## What to work on:
Take the lines from the one bearing "buildCap();" to the one bearing "obj.matrix_parent_inverse = Matrix.Identity(4)", inclusive, and reproduce them exactly; include no other line.

## Source material:
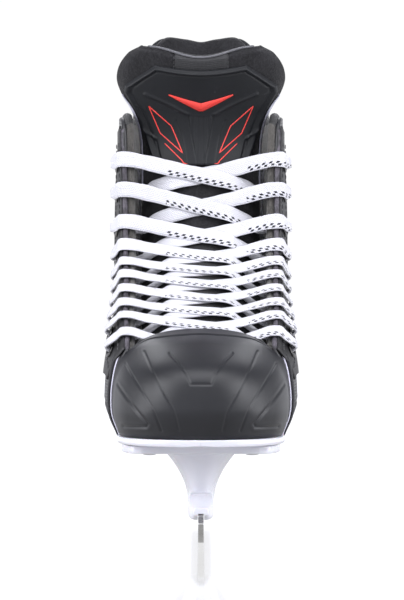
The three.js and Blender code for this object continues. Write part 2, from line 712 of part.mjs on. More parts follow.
function buildTongue() {
  const lower = shell(tongue, TONGUE_SIGN, stations(0, TONGUE_SPLIT.lower, 28), [0, 1], 10, 0, tonguePad);
  const upperPad = shell(tongue, TONGUE_SIGN, stations(TONGUE_SPLIT.upper, 1, 22), [0, 1], 14, 0, tonguePad);
  const shieldUs = stations(shieldHalves[0][0], shieldHalves.at(-1)[0], 22);
  const shield = shell(tongue, TONGUE_SIGN, shieldUs, shieldSpan, 10, SHIELD_GAP + SHIELD_WALL, SHIELD_GAP);
  add('tongue_pad_lower', geometryOf(lower.subtract(laceRoom)), feltDark);
  add('tongue_pad_upper', geometryOf(upperPad), feltDark);
  add('tongue_shield', geometryOf(shield), capPlastic);
}

function buildLace() {
  add('lace', geometryOf(laceSolid(0, 1)), laceWhite);
  const ends = { left: [lacePoints[0], lacePoints[1]], right: [lacePoints.at(-1), lacePoints.at(-2)] };
  for (const [name, [end, before]] of Object.entries(ends)) {
    const along = new THREE.Vector3().subVectors(end.place, before.place).normalize();
    const from = end.place.clone().addScaledVector(along, GAP);
    const to = from.clone().addScaledVector(along, AGLET_LENGTH);
    add(`aglet_${name}`, geometryOf(rod(from, to, AGLET_RADIUS, 10)), whitePlastic);
  }
}

// Sole, board, footbed and the rivets that join them to the holder -------------------------------------

const rivetSpots = [];
for (const side of [-1, 1]) {
  for (const [x, y] of [[28, -112], [31.5, -90], [31, -66], [28, -40], [17, 56], [19, 88], [12, 118]]) {
    rivetSpots.push([side * x, y]);
  }
}

const boltStations = { front: -78, rear: 86 };

function drillRivets(solid) {
  let drilled = solid;
  for (const [x, y] of rivetSpots) {
    const top = place(x, y, patternSole(y));
    const up = new THREE.Vector3(0, 0, 20);
    drilled = drilled.subtract(rod(top.clone().sub(up), top.clone().add(up), RIVET_SHANK + GAP, 8));
  }
  return drilled;
}

const outsoleBottom = -OUTSOLE_WALL;
const boardTop = GAP + BOARD_WALL;
const footbedBottom = boardTop + RIVET_HEAD_HEIGHT + 2 * GAP + 0.3;
const flangeTop = outsoleBottom - GAP;
const flangeBottom = flangeTop - FLANGE_WALL;

function buildSole() {
  const toe = -149;
  const heel = 137.5;
  const outsole = soleLayer(toe, heel, 0, outsoleBottom, 0, 26, true);
  const board = soleLayer(toe + BOARD_INSET, heel - BOARD_INSET, BOARD_INSET, GAP, boardTop, 22, true);
  const bedTop = footbedBottom + FOOTBED_WALL;
  const bed = soleLayer(toe + BOARD_INSET, heel - BOARD_INSET, BOARD_INSET, footbedBottom, bedTop, 22, true);
  add('outsole', geometryOf(drillRivets(outsole)), whitePlastic);
  add('insole_board', geometryOf(drillRivets(board)), boardFibre);
  add('footbed', geometryOf(bed), footbedFoam);
}

function buildRivets() {
  rivetSpots.forEach(([x, y], index) => {
    const top = place(x, y, patternSole(y));
    const slope = (soleTop(top.y + 5) - soleTop(top.y - 5)) / 10;
    const tilt = Math.abs(slope) * RIVET_HEAD + GAP;
    const low = flangeBottom - tilt;
    const high = boardTop + tilt;
    const profile = [
      [0, low - RIVET_HEAD_HEIGHT], [RIVET_HEAD * 0.75, low - RIVET_HEAD_HEIGHT], [RIVET_HEAD, low],
      [RIVET_SHANK, low], [RIVET_SHANK, high], [RIVET_HEAD * 0.8, high],
      [RIVET_HEAD * 0.6, high + RIVET_HEAD_HEIGHT * 0.8], [0, high + RIVET_HEAD_HEIGHT * 0.8],
    ];
    const end = y < 0 ? 'front' : 'rear';
    const number = (index % 7) + 1 - (y < 0 ? 0 : 4);
    const name = `rivet_${end}_${x < 0 ? 'left' : 'right'}_${number}`;
    add(name, geometryOf(turned(profile, top, new THREE.Vector3(0, 0, 1), 8)), zincSteel);
  });
}

// Holder: two flanges under the sole, two pillars, and a rail with the runner's slot ------------------

// A rounded section of a pillar: its half width, its ends along the boot, and its height at each y.
function pillarRing(half, fromY, toY, heightAt) {
  const ring = [];
  const count = 16;
  for (let i = 0; i < count; i += 1) {
    const turn = i / count * 2 * Math.PI;
    const round = (c) => Math.sign(c) * Math.abs(c) ** 0.7;
    const y = mix(fromY, toY, (1 + round(Math.sin(turn))) / 2);
    ring.push(new THREE.Vector3(half * round(Math.cos(turn)), y, heightAt(y)));
  }
  return ring;
}

// A pillar flares from the rail up into the middle of its flange, which follows the slope of the sole.
function pillar(spanTop, spanBottom, topHalf) {
  const levels = [[0, 1], [0.18, 0.72], [0.45, 0.34], [0.75, 0.08], [1, 0]];
  const bottomZ = RAIL_TOP - 8;
  const topZ = (y) => soleTop(y) + (flangeTop + flangeBottom) / 2;
  return loft(levels.map(([down, share]) => pillarRing(
    mix(RAIL_HALF_WIDTH - 0.05, topHalf, share), mix(spanBottom[0], spanTop[0], share),
    mix(spanBottom[1], spanTop[1], share), (y) => mix(topZ(y), bottomZ, down))));
}

function rail() {
  const front = -RUNNER_LENGTH / 2 + 8;
  const rear = RUNNER_LENGTH / 2 - 8;
  const outline = [
    [front, RAIL_BOTTOM + 1], [front + 8, RAIL_BOTTOM], [rear - 8, RAIL_BOTTOM], [rear, RAIL_BOTTOM + 1],
    [rear + 1, RAIL_BOTTOM + 8], [rear - 10, RAIL_TOP - 2], [rear - 22, RAIL_TOP],
    [front + 22, RAIL_TOP], [front + 9, RAIL_TOP - 2], [front - 1, RAIL_BOTTOM + 8],
  ];
  return sidePrism(outline, -RAIL_HALF_WIDTH, RAIL_HALF_WIDTH);
}

function runnerOutline(grow) {
  const half = RUNNER_LENGTH / 2;
  const outline = [];
  const foot = (y) => Math.max(0, Math.abs(y) - RUNNER_FLAT / 2) ** 2 / (2 * RUNNER_ROCKER);
  for (const y of [-half + 24, -90, -60, -40, -20, 20, 40, 60, 90, half - 24]) {
    outline.push([y, foot(y) - grow]);
  }
  const top = RAIL_BOTTOM + SLOT_DEPTH + grow;
  outline.push([half - 12, 4.5 - grow], [half - 4 + grow, 9], [half + grow, RAIL_BOTTOM - 1]);
  outline.push([half - 3, RAIL_BOTTOM + 1]);
  outline.push([half - 14 + grow, top], [-half + 14 - grow, top]);
  outline.push([-half + 3, RAIL_BOTTOM + 1], [-half - grow, RAIL_BOTTOM - 1]);
  outline.push([-half + 4 - grow, 9], [-half + 12, 4.5 - grow]);
  return outline;
}

function buildHolder() {
  const steps = 10;
  let holder = soleLayer(-127, -20, FLANGE_INSET, flangeBottom, flangeTop, steps, false);
  holder = holder.add(soleLayer(42, 134, FLANGE_INSET, flangeBottom, flangeTop, steps, false));
  holder = holder.add(pillar([-121, -30], [-112, -44], 20));
  holder = holder.add(pillar([48, 126], [58, 116], 19));
  holder = holder.add(rail());
  for (const y of Object.values(boltStations)) {
    const at = (z) => new THREE.Vector3(0, y, z);
    holder = holder.subtract(rod(at(RAIL_BOTTOM), at(NUT_FLOOR + 2), BOLT_RADIUS + GAP, 12));
    holder = holder.subtract(rod(at(NUT_FLOOR), at(80), NUT_RADIUS + 3, 14));
  }
  const slotHalf = RUNNER_THICKNESS / 2 + GAP;
  holder = holder.subtract(sidePrism(runnerOutline(GAP), -slotHalf, slotHalf));
  for (const [x, y] of rivetSpots) {
    const under = place(x, y, patternSole(y)).add(new THREE.Vector3(0, 0, flangeBottom));
    const well = under.clone().add(new THREE.Vector3(0, 0, -RIVET_WELL));
    holder = holder.subtract(rod(under, well, RIVET_HEAD + GAP, 10));
  }
  add('blade_holder', geometryOf(drillRivets(holder)), whitePlastic);
}

function buildRunner() {
  const half = RUNNER_THICKNESS / 2;
  add('runner', geometryOf(sidePrism(runnerOutline(0), -half, half)), steel);
  for (const [name, y] of Object.entries(boltStations)) {
    const foot = RAIL_BOTTOM + SLOT_DEPTH + GAP;
    const at = (z) => new THREE.Vector3(0, y, z);
    const tip = NUT_FLOOR + NUT_HEIGHT + 2;
    add(`runner_bolt_${name}`, geometryOf(rod(at(foot), at(tip), BOLT_RADIUS, 12)), zincSteel);
    const nut = rod(at(NUT_FLOOR + GAP), at(NUT_FLOOR + GAP + NUT_HEIGHT), NUT_RADIUS, 6);
    const bore = rod(at(NUT_FLOOR - 1), at(NUT_FLOOR + NUT_HEIGHT + 2), BOLT_RADIUS + GAP, 12);
    add(`runner_nut_${name}`, geometryOf(nut.subtract(bore)), zincSteel);
  }
}

buildCap();
buildUpper();
buildHeelCounter();
buildGuard();
buildTongue();
buildEyelets();
buildLace();
buildSole();
buildRivets();
buildHolder();
buildRunner();

export default group;
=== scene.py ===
import math
import bpy
import numpy as np
from mathutils import Matrix, Vector
from mathutils.bvhtree import BVHTree


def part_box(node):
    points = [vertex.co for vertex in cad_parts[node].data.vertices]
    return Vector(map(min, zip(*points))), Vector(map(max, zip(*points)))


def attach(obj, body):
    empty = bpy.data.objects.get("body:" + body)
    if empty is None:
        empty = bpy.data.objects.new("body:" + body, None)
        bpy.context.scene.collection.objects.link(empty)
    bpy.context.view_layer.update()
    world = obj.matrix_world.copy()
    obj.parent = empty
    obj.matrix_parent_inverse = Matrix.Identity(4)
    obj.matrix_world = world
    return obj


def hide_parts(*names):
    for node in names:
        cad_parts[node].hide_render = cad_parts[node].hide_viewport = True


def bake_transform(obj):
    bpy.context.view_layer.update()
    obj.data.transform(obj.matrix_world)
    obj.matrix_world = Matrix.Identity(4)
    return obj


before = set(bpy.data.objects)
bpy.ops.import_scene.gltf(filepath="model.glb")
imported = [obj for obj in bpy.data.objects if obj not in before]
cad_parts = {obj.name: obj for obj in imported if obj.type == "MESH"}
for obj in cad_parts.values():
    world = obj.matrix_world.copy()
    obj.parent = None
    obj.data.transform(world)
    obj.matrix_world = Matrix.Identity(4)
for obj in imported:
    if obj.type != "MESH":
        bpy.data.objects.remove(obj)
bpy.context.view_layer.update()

MM = 0.001

# The lace in millimetres: lying flat, drawn through an eyelet, and at its partly drawn-in loose ends.
LACE_WIDTH = 9.0
LACE_THICK = 1.15
LACE_NECK_WIDTH = 4.0
LACE_NECK_THICK = 1.7
LACE_END_NECK = 0.8


# ---- camera, floor and light ------------------------------------------------------------------

def make_camera():
    """A long lens in front of the toe, a little above it."""
    elevation = math.radians(2.9)
    distance = 2.5
    half_height = 0.1608
    data = bpy.data.cameras.new("camera")
    data.sensor_width = 36.0
    data.lens = data.sensor_width / 2 * distance / half_height
    camera = bpy.data.objects.new("camera", data)
    bpy.context.scene.collection.objects.link(camera)
    aim = Vector((0.0006, -0.15, 0.1358))
    back = Vector((0.0, -math.cos(elevation), math.sin(elevation)))
    camera.location = aim + back * distance
    camera.rotation_mode = "QUATERNION"
    camera.rotation_quaternion = (-back).to_track_quat("-Z", "Y")
    bpy.context.scene.camera = camera


COOL_WHITE = (0.95, 0.96, 1.0)

# Each soft box: its name, place, the point it faces, its width and height, and its power.
STUDIO_LIGHTS = [
    ("left_box", (-1.15, -0.75, 0.85), (0, -0.05, 0.12), (0.8, 1.0), 16),
    ("right_box", (1.15, -0.75, 0.85), (0, -0.05, 0.12), (0.8, 1.0), 16),
    ("left_low_box", (-1.2, -0.1, 0.25), (0, 0, 0.1), (0.5, 0.9), 6),
    ("right_low_box", (1.2, -0.1, 0.25), (0, 0, 0.1), (0.5, 0.9), 6),
    ("back_box", (0, 1.3, 1.1), (0, 0, 0.16), (1.4, 0.7), 10),
    ("top_box", (0, -0.55, 1.3), (0, -0.1, 0.1), (1.3, 0.6), 12),
    ("front_box", (0.0, -2.2, 1.0), (0, -0.05, 0.14), (1.6, 0.6), 4),
]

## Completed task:
buildCap();
buildUpper();
buildHeelCounter();
buildGuard();
buildTongue();
buildEyelets();
buildLace();
buildSole();
buildRivets();
buildHolder();
buildRunner();

export default group;
=== scene.py ===
import math
import bpy
import numpy as np
from mathutils import Matrix, Vector
from mathutils.bvhtree import BVHTree


def part_box(node):
    points = [vertex.co for vertex in cad_parts[node].data.vertices]
    return Vector(map(min, zip(*points))), Vector(map(max, zip(*points)))


def attach(obj, body):
    empty = bpy.data.objects.get("body:" + body)
    if empty is None:
        empty = bpy.data.objects.new("body:" + body, None)
        bpy.context.scene.collection.objects.link(empty)
    bpy.context.view_layer.update()
    world = obj.matrix_world.copy()
    obj.parent = empty
    obj.matrix_parent_inverse = Matrix.Identity(4)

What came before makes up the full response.